Thanks for the replies. Here are a few pictures. Some will probably have to be removed and reattached, if not buying more boards and replacing. I'm new to this though, so I doubt mine will look a lot better. But I'm persistent and would rather do one perfect thing in a day, than 10 hack jobs in a day.


----------



## tcleve4911 (Nov 6, 2010)

Drizzt said:


> Some will probably have to be removed and reattached, if not buying more boards and replacing.
> 
> If you buy new baseboard, one issue you will have is making that outside corner curved around the bullnose corner.
> 
> ...


----------



## Willie T (Jan 29, 2009)

tcleve4911 said:


> Drizzt said:
> 
> 
> > Some will probably have to be removed and reattached, if not buying more boards and replacing.
> ...


----------



## Drizzt (Apr 6, 2011)

Would you see products that harden eventually crack from house stresses, or does this not generally appear in something like baseboard patching?
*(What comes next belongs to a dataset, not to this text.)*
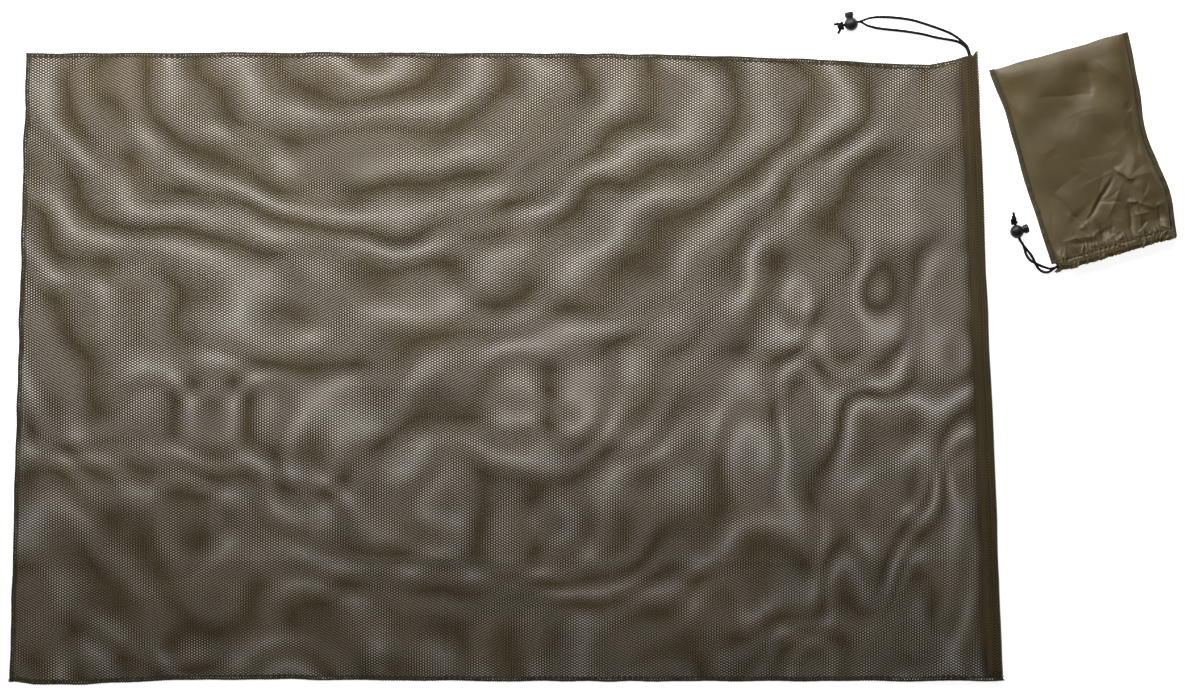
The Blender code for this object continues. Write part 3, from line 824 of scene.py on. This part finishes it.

I would imagine that it would be best to use the hardening/sandable products on the faces to get things to blend, and a caulk to fill in the wall bow gaps that you see at the top of the baseboards.
I'm looking forward to working on this and seeing what I can do. Do you recommend any particular products that you like to work with for something like this?


Thanks guys.


----------



## Willie T (Jan 29, 2009)

Yes, most anything is going to show some cracking if the house settles and if a particular area happens to be in the zone that moves. Using _vinylized_ spackling compound helps some. And yes to caulking along the wall edges... that's what it's for. But don't use a wet cloth to smooth the caulking. That actually seems to increase the likelihood of cracking... just wet your finger a little and rub it smooth.


----------



## Drizzt (Apr 6, 2011)

As an update, I've removed, sanded, filled, filed, cut down, painted.. etc... the problem baseboards, and.... They look better. Not as good as I was hoping after all the work it took, but definatly better. They still require a 2nd coat of paint, and the walls have to be repainted, especially since I decresed the height of the baseboards over the hardwood transitions so they matched up better. But end result, here are a few pictures:



















Thanks again for any input you provided when I asked.


----------



## Ironlight (Apr 13, 2011)

I think that looks great and you should be really happy with the result after you have touched up the wall paint. Nice job.


----------



## 95025 (Nov 14, 2010)

Drizzt said:


> As an update, I've removed, sanded, filled, filed, cut down, painted.. etc... the problem baseboards, and.... They look better. Not as good as I was hoping after all the work it took, but definatly better. They still require a 2nd coat of paint, and the walls have to be repainted, especially since I decresed the height of the baseboards over the hardwood transitions so they matched up better. But end result, here are a few pictures:
> 
> 
> Thanks again for any input you provided when I asked.


Wow - that is an AMAZING improvement over what you started with! Good job! :thumbsup:


----------



## oh'mike (Sep 18, 2009)

DrHicks said:


> Wow - that is an AMAZING improvement over what you started with! Good job! :thumbsup:


He said it all!


----------